Take $X=C([0,1])$ with the uniform norm, $\|f\|=\sup_{x\in[0,1]}|f(x)|$, and define the operator $T:X\to X$ by,
$$T(f)(x)=f(x)-\int_0^1f(s)ds$$
Find $\|T\|$.
I was hoping to solve this problem using directly the definition of the operator norm, namely,
$$\|T\|=\sup\{\|Tx\|:x\in X,\|x\|\le1\}=\{\frac{\|Tx\|}{\|x\|}:x\in X, x\neq0\}$$
However I am not sure how to begin.

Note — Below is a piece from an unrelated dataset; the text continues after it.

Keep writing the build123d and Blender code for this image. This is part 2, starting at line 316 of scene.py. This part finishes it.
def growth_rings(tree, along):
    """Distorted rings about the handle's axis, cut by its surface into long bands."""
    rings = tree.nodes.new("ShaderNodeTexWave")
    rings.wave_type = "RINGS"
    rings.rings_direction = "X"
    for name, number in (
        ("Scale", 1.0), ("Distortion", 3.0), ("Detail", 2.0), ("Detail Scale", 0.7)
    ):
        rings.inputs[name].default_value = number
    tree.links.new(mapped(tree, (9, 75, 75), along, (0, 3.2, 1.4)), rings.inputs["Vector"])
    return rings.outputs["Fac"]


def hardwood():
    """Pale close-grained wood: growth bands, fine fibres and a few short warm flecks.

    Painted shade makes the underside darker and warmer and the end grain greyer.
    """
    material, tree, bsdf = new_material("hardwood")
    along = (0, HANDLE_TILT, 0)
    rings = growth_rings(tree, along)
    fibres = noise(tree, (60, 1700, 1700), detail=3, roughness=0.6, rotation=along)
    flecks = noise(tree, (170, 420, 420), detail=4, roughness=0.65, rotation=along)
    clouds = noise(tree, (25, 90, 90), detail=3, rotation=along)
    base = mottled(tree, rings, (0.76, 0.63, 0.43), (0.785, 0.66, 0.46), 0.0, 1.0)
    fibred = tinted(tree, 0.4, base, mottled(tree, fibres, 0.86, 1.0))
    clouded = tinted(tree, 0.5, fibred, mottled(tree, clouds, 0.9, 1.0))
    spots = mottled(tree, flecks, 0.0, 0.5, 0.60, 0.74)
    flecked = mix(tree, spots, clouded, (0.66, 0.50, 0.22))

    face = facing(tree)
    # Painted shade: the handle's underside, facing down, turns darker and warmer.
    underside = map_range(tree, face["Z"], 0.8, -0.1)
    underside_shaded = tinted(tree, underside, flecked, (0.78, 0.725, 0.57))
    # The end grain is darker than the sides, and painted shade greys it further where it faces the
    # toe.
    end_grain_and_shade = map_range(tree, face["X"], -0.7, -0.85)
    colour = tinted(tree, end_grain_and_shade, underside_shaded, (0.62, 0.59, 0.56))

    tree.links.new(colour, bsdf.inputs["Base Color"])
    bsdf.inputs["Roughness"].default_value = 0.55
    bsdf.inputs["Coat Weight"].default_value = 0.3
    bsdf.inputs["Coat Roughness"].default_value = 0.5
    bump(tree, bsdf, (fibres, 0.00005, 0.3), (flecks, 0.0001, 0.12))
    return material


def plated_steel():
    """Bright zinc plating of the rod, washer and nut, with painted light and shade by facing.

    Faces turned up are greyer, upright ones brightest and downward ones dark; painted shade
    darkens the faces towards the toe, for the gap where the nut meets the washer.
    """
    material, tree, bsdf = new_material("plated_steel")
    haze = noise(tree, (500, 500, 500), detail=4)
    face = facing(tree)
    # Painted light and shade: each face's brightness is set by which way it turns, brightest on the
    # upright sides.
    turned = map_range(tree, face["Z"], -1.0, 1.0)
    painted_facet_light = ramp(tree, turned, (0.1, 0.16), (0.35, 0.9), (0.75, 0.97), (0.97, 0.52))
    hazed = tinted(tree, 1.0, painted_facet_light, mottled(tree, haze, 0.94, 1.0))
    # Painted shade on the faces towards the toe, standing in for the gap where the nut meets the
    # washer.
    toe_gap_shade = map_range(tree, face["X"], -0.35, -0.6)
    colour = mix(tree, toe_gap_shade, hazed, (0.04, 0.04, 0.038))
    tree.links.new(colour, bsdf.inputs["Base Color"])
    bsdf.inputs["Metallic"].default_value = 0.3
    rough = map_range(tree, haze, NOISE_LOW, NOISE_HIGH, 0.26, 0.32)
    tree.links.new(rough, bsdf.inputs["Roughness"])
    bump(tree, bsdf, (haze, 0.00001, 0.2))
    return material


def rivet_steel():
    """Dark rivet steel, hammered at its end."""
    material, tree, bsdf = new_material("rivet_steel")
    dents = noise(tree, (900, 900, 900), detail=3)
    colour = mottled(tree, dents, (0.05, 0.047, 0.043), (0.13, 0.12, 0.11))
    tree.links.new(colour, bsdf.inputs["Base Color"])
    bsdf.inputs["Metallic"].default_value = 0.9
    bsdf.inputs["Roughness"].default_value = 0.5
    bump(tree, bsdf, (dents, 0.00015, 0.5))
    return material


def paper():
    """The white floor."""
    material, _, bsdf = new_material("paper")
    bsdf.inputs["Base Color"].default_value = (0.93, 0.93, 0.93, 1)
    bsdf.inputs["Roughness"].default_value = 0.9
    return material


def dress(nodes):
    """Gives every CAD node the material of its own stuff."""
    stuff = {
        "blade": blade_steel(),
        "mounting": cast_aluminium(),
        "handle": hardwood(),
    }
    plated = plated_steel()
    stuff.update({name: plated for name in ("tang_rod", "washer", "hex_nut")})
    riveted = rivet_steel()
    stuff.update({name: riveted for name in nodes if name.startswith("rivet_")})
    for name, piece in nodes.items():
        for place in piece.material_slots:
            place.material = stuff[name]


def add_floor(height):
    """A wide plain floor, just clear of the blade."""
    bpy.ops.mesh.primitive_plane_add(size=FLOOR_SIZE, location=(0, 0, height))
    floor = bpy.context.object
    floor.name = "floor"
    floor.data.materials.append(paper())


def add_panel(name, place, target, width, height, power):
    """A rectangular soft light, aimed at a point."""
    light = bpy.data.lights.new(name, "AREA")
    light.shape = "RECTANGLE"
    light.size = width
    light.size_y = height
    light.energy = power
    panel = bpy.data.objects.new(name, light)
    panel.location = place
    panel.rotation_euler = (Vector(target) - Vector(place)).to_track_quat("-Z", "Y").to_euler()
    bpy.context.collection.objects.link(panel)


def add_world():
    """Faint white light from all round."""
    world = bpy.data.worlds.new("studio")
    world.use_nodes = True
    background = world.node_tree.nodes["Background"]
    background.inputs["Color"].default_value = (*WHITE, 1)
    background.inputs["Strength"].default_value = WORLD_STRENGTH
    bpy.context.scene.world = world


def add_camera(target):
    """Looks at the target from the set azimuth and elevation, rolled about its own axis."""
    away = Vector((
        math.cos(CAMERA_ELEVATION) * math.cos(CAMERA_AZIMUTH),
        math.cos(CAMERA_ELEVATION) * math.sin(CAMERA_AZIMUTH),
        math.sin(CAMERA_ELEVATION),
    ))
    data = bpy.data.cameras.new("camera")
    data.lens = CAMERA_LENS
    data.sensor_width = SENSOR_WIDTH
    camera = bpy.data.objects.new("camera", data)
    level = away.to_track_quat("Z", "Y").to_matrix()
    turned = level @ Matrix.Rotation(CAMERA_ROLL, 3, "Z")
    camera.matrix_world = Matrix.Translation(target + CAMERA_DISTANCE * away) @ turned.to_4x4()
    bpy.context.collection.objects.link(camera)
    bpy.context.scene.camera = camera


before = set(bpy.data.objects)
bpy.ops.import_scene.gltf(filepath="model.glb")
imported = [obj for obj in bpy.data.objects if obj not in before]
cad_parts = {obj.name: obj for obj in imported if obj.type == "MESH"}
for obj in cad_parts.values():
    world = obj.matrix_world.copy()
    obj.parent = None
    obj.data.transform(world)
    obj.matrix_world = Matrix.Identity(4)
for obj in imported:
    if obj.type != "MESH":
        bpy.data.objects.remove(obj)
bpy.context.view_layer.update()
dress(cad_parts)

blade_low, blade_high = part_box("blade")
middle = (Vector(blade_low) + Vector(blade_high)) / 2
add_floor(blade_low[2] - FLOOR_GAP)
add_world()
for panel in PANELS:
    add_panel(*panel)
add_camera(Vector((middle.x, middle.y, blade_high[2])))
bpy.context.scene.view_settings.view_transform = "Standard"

I have already shown that $T$ in this case is a bounded linear operator, being bounded above by $k=2$, in the sense that,
$$\|Tf\|\le2\|f\|,\,\,\,\forall f\in X$$
The solution we done in class involved constructing a sequence of functions $(f_n)_n^\infty\subset X$ such that $Tf_n\to2$. Is there any way to find $\|T\|$ without constructing such a sequence, by using the definition of the operator norm?
Best Answer
Consider the functions $f_n$ given by $f_n(x)=-1$ if $x\leq 1-1/n$ and $f_n(x)=2nx-2n+1$ if $1-1/n\leq x\leq 1$ (i.e. the linear interpolation between $(1-1/n,-1)$ and $(1,1)$). Then we have $$Tf_n(x)=f_n(x)-\int_0^1 f_n(s) ds=f_n(x)+1-1/n$$ and $\|Tf_n\|=2-1/n$. So indeed $\|T\|=2$.